Retype, exactly as written, every line from the one containing "# ---- Back panel" down to the one containing "before = set(bpy.data.objects)", including both, and nothing else.

(Scripts that build objects)
--*--
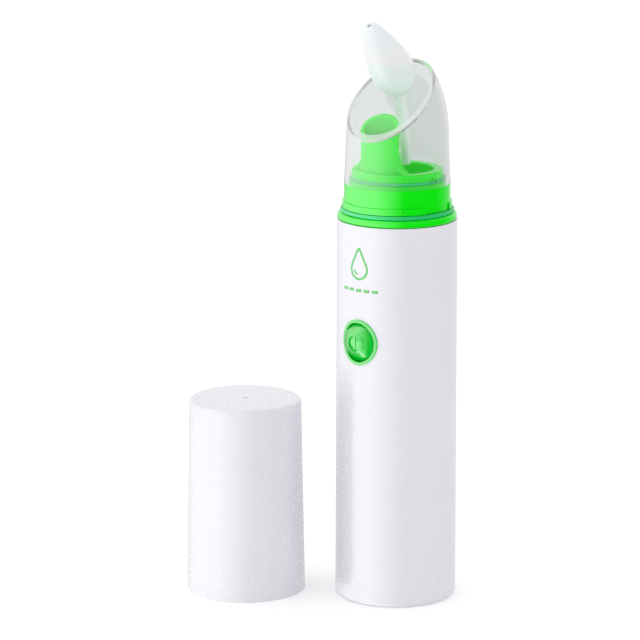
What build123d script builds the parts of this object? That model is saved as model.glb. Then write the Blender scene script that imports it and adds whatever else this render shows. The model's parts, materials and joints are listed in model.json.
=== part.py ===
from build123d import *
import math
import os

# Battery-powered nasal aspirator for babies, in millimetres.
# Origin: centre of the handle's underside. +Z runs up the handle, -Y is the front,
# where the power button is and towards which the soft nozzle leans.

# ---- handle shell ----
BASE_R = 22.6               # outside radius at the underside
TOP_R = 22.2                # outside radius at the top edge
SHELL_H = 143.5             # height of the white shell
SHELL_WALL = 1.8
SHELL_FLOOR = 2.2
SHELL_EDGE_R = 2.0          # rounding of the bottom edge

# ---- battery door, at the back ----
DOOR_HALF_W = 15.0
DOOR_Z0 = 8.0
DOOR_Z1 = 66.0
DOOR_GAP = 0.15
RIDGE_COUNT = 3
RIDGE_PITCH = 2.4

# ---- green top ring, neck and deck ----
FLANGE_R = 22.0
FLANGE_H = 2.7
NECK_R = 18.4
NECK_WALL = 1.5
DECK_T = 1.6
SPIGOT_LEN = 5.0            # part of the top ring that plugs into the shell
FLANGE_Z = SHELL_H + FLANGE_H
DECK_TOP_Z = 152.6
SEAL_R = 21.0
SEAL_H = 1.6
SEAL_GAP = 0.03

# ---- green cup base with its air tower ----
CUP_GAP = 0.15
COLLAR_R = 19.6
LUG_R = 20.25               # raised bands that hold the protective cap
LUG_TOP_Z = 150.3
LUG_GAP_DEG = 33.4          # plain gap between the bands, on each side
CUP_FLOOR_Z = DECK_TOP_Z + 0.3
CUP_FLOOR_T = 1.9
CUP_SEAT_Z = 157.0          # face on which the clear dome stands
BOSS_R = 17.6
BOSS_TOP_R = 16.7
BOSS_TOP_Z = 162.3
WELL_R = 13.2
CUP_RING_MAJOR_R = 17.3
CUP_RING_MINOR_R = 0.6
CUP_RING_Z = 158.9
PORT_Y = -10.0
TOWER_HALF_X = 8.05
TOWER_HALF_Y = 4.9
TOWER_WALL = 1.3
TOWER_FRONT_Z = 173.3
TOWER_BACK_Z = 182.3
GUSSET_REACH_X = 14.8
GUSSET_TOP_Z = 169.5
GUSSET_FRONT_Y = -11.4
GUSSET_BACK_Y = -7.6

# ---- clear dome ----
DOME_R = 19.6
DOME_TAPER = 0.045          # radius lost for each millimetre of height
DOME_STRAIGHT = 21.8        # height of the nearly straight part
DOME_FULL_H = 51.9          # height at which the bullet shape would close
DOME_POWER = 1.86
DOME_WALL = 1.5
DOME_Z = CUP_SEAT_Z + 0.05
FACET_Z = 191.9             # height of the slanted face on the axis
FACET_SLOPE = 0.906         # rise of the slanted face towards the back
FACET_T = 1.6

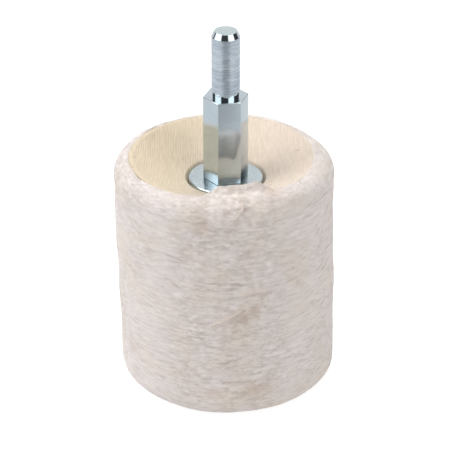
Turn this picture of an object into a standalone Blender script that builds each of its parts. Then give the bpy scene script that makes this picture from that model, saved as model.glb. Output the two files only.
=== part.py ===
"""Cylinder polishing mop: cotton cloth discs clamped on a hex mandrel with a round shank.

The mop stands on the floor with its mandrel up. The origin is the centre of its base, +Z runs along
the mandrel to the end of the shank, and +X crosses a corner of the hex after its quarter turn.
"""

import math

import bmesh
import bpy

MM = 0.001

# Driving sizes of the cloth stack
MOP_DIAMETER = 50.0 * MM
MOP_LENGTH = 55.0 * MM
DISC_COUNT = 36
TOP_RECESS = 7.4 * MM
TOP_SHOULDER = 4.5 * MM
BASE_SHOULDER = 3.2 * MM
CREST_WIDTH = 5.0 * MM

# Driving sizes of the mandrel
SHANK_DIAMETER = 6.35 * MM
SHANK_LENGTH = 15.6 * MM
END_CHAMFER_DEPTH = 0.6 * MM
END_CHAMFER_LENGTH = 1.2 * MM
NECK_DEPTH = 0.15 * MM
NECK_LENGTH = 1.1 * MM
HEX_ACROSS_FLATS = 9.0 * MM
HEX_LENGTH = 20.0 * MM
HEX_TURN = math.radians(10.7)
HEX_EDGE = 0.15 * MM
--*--
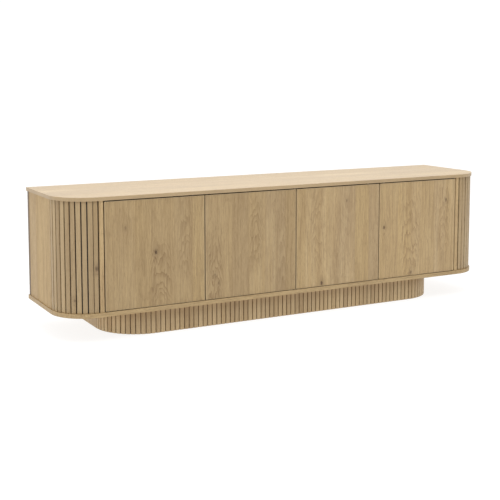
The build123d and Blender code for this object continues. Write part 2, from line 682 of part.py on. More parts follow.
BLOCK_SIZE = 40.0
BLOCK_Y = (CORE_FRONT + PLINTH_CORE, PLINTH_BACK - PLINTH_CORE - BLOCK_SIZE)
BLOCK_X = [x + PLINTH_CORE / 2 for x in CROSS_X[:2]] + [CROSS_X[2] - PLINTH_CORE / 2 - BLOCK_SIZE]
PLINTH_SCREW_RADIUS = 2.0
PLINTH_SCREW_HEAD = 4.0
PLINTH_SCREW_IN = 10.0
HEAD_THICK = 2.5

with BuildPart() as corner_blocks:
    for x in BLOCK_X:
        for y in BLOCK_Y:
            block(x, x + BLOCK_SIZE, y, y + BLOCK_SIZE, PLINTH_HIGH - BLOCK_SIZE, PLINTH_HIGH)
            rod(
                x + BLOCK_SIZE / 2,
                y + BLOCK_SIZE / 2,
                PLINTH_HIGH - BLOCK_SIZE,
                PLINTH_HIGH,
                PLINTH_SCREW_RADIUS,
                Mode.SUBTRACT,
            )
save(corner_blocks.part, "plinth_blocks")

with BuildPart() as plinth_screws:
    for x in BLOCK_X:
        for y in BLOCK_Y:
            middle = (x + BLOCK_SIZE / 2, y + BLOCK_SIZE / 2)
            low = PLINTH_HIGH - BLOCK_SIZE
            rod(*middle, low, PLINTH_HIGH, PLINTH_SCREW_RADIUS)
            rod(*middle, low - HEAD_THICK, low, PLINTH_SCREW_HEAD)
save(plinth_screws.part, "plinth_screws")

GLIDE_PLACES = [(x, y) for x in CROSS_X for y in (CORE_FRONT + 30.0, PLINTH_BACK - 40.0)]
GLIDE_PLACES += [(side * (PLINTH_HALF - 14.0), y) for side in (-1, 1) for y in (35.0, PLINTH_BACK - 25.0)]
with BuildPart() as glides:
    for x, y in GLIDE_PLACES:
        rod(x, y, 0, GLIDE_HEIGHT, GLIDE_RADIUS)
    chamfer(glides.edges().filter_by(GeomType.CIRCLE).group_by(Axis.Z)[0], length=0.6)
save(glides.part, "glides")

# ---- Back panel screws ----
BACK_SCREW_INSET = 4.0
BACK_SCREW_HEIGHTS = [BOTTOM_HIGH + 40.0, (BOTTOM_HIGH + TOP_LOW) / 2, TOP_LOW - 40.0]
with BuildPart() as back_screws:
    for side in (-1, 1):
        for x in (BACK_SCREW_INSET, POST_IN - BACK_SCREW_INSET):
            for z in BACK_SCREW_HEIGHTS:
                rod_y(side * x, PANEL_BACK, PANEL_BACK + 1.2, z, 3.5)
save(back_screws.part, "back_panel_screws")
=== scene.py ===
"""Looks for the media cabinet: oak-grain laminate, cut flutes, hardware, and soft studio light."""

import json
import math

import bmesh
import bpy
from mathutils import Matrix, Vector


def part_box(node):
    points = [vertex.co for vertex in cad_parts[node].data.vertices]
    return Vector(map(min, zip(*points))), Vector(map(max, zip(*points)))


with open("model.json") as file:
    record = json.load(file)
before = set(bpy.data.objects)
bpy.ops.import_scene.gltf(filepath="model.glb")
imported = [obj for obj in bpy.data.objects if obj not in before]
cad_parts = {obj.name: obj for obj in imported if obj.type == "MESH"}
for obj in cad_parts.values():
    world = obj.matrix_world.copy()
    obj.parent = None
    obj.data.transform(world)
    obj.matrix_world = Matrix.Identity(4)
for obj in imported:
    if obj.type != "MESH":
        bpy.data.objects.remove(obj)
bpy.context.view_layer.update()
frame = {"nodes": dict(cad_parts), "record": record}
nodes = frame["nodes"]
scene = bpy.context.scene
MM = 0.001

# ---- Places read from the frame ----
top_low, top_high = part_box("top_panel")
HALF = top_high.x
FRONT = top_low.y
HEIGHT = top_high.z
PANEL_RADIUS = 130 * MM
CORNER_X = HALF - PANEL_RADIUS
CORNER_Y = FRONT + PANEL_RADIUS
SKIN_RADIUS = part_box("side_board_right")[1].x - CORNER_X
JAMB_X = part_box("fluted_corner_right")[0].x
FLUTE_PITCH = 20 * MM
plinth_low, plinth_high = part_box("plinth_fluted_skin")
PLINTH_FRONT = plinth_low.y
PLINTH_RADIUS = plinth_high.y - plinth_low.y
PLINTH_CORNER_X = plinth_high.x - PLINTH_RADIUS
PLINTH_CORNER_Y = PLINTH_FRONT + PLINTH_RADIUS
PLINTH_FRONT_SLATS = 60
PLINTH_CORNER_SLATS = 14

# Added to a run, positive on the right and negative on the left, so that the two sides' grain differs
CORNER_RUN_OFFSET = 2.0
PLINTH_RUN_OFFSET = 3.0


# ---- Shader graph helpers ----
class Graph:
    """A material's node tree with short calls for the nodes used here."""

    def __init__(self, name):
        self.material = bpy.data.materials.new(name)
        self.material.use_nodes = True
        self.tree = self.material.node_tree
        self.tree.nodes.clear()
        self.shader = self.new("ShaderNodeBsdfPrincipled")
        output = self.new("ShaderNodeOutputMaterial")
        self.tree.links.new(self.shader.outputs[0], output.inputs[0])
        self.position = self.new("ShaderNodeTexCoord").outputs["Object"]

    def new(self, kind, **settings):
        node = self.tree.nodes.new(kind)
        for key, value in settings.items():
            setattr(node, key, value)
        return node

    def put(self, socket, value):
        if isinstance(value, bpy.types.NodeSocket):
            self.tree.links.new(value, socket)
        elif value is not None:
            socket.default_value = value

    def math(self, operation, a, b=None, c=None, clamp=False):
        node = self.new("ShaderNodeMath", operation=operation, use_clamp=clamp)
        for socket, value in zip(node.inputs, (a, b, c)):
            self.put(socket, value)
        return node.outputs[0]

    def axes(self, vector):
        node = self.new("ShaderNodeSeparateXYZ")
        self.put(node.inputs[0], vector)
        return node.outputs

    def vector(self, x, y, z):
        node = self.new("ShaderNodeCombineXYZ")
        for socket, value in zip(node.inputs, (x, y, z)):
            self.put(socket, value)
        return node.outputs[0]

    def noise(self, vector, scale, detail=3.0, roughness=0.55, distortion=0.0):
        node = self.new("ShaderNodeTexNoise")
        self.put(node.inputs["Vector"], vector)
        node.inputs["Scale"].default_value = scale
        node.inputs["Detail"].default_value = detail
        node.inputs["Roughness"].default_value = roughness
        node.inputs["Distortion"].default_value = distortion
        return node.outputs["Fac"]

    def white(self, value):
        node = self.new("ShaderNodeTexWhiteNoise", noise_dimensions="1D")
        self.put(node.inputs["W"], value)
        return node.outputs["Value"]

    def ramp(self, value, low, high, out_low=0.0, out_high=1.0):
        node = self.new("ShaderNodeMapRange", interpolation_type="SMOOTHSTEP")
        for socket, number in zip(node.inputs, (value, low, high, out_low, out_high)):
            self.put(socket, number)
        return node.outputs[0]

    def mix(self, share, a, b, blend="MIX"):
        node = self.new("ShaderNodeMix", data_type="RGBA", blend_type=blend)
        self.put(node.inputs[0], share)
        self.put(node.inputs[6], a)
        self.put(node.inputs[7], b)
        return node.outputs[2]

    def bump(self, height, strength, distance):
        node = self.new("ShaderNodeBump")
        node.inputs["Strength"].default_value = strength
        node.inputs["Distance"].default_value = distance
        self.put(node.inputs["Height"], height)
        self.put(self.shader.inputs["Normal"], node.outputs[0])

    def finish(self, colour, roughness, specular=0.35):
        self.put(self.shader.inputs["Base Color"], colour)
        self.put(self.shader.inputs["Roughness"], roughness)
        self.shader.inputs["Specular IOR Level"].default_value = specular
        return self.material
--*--
— PROBLEM SOLUTION —
# ---- Back panel screws ----
BACK_SCREW_INSET = 4.0
BACK_SCREW_HEIGHTS = [BOTTOM_HIGH + 40.0, (BOTTOM_HIGH + TOP_LOW) / 2, TOP_LOW - 40.0]
with BuildPart() as back_screws:
    for side in (-1, 1):
        for x in (BACK_SCREW_INSET, POST_IN - BACK_SCREW_INSET):
            for z in BACK_SCREW_HEIGHTS:
                rod_y(side * x, PANEL_BACK, PANEL_BACK + 1.2, z, 3.5)
save(back_screws.part, "back_panel_screws")
=== scene.py ===
"""Looks for the media cabinet: oak-grain laminate, cut flutes, hardware, and soft studio light."""

import json
import math

import bmesh
import bpy
from mathutils import Matrix, Vector


def part_box(node):
    points = [vertex.co for vertex in cad_parts[node].data.vertices]
    return Vector(map(min, zip(*points))), Vector(map(max, zip(*points)))


with open("model.json") as file:
    record = json.load(file)
before = set(bpy.data.objects)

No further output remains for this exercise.